Increased litigation risk for insurers
CGU Insurance Ltd v Bazem Pty Ltd

On 2 May, in a case that is good news for plaintiffs and bad news for insurers, the NSW Court of Appeal upheld a decision in which a plaintiff was granted leave to join the defendant's insurer as an additional party to proceedings. This case is a partof a continuing trend by courts to make it easier for insurers to be joined to proceedings between a third-party claimant and a defendant that is insured.

Property developer Bazem Pty Ltd sued an architect for breach of contract and negligence. The architect was insured under a civil liability professional indemnity insurance policy, which allowed the insurer to run the architect’s defence. The insurer then learned that the architect had not disclosed that its director had entered into a personal insolvency agreement under the Bankruptcy Act 1966 (Cth). As a result, the insurer denied indemnity, on the grounds of non-disclosure, and stopped running the architect’s defence.

Bazem then sought leave to join the insurer as a party to the proceedings it had begun against the architect. Initially, the primary judge granted the claimant leave to join the insurer. The insurer sought leave to appeal that decision, which was denied.
 

Double insurance claim fails
QBE Insurance (Australia) Ltd v Insurance Australia Ltd

On 11 March, the ACT Supreme Court found that QBE Insurance had failed to show that a bus driver's injuries were attributable to a risk of double insurance. QBE had made a claim for double insurance against Insurance Australia. The defendant resisted the claim on several bases, including that the injuries suffered by Mr Rice were not a result of any negligence of Murrays and did not arise out of, or were not caused by, the use of the bus.QBE had paid $379,400.34 to a Murrays Coaches bus driver Nicholas Rice who was injured while unloading the bus in November 2000.

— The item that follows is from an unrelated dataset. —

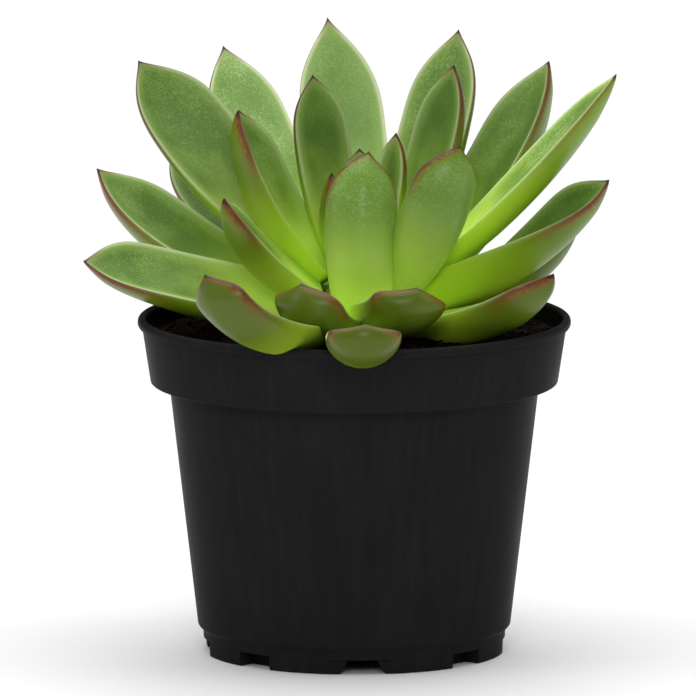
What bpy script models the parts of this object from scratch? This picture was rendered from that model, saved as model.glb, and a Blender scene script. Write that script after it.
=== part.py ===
"""Potted succulent: a rosette of thick pointed leaves in a black nursery pot.

Metres, +Z up. The origin is on the pot's axis at the plane that the pot stands on.
The plant's front, where its lowest leaves hang over the rim, faces -Y.
"""

from dataclasses import dataclass
from math import cos, pi, radians, sin, sqrt

import bmesh
import bpy
import numpy as np
from mathutils import Matrix, Vector

MM = 0.001

# ---- driving dimensions, metres -------------------------------------------------------
POT_HEIGHT = 0.0936
RIM_RADIUS = 0.0600          # outside of the rolled lip
LIP_HEIGHT = 0.0026
LIP_OVERHANG = 0.0012        # lip beyond the collar
COLLAR_HEIGHT = 0.0182       # rim top down to the collar's lower edge
COLLAR_TAPER = 0.0024        # radius lost from the collar's top to its lower edge
COLLAR_STEP = 0.0051         # collar's lower edge in to the body
BODY_TAPER = 0.0080          # radius lost down the body
BASE_HEIGHT = 0.0076         # where the body meets the foot
FOOT_STEP = 0.0014           # body in to the foot
FOOT_HEIGHT = 0.0062
FOOT_DRAFT = 0.0003
FOOT_WIDTH = 0.0072          # radial width of the standing ring
WALL = 0.0012
FLOOR_CLEAR = 0.0048         # floor's underside above the ground
POT_STEPS = 72

NOTCH_COUNT = 4              # of each of the two kinds of drainage notch
NOTCH_TURN = 3.3             # degrees from the front to the first notch
NOTCH_HEIGHT = 0.0041
WIDE_NOTCH_WIDTH = 0.0187
WIDE_NOTCH_DEPTH = 0.0015
CHANNEL_TOP_WIDTH = 0.0076
CHANNEL_FOOT_WIDTH = 0.0140
NARROW_NOTCH_WIDTH = 0.0108
NARROW_NOTCH_DEPTH = 0.0058
DRAIN_RADIUS = 0.0030
DRAIN_INSET = 0.0040         # drain hole's centre inside the standing ring

GAP = 0.0003                 # between pieces that touch
SOIL_DROP = 0.0051           # soil surface below the rim at the wall
SOIL_CROWN = 0.0012          # how much higher the soil is round the stem
SOIL_STEPS = 48

STEM_X = 0.0015              # the plant grows a little right of the pot's axis
STEM_RADIUS = 0.0120
STEM_HALF = 0.0160           # half the height of the swollen stem
STEM_SINK = 0.0020           # stem's middle below the level that leaf feet are counted from
STEM_STEPS = 32

PLANT_RISE = 0.0039          # from the soil in the middle to the level of the leaf feet
TIP_RIM = 0.0600             # the rim radius that the tips of rim leaves are given for
LEAF_GAP = 0.0010            # leaf's foot to the stem
LEAF_RINGS = 12
LEAF_SIDES = 10
WIDEST = 0.62                # where along a leaf it is widest
THICKEST = 0.40
FOOT_THICKNESS = 0.50

# ---- colours --------------------------------------------------------------------------
POT_BLACK = (0.012, 0.012, 0.013)
SOIL_BROWN = (0.030, 0.016, 0.010)
STEM_GREEN = (0.28, 0.36, 0.07)
OUTER_GREEN = (0.16, 0.30, 0.06)
INNER_GREEN = (0.14, 0.27, 0.05)


@dataclass(frozen=True)
class Leaf:
    """One leaf. Lengths in millimetres, angles in degrees.

    tip is (x, y, height above the rim) from the pot's axis, foot the height on the stem
    above the plant's level. bow pulls the leaf's middle down and out, turn says how far
    along it bends, sway pushes its middle sideways and droop lets it hang before the tip.
    base is the width at the foot as a share of the full width, end how bluntly the tip
    closes. A leaf that lies over the rim moves out with it.
    """

    name: str
    tip: tuple
    width: float
    foot: float
    bow: float = 6.0
    turn: float = 0.5
    sway: float = 0.0
    droop: float = 0.0
    roll: float = 0.0
    thick: float = 5.0
    cup: float = 0.25
    base: float = 0.32
    end: float = 3.2
    over_rim: bool = False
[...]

Murrays also had taken out a compulsory third-party insurance policy, which indemnified Murrays for any damages it was liable to pay arising out of the use of the bus. The plaintiff claimed the money it had paid to Mr Rice was in respect of a loss for which Murrays was also indemnified by the defendant. Murrays had double insurance and so it is entitled to a contribution of one half of the sum it has paid, together with pre-judgment interest under r 1616 of the Court Procedures Rules 2006 (ACT).

 

Payout for injured Gold Coast truckie
Goodin v Colonial Mutual Superannuation Pty Ltd

On 25 March, a Gold Coast truck driver won a seven-year battle against an insurance company that refused to recognise his back injury. Brett Goodin, now 47, was awarded a substantial disability insurance benefit that CommInsure had denied him since 2005. The court found that the insurance company had considered only the evidence that it relied upon in rejecting Goodin’s claim, and not all the available evidence.

On 24 December 2001, the plaintiff became a member of the Colonial Super Retirement Fund that provided benefit in various circumstances, including upon total and permanent disablement. On 25 May 2004 he suffered an injury to his lower back, which prevented him from continuing to work as a delivery driver. He was dismissed from that employment on 18 April 2005. He has not worked since.

On 22 April 2005 the plaintiff made a claim for the benefit payable on total and permanent disablement. Various doctors’ reports said that he had a pre-existing condition with a 5% permanent impairment and what had occurred was an aggravation of a pre-existing condition. Expert opinion was divided and the court concluded that the assessments were flawed and Goodin was unable to do the work for which he was skilled, and was unemployable.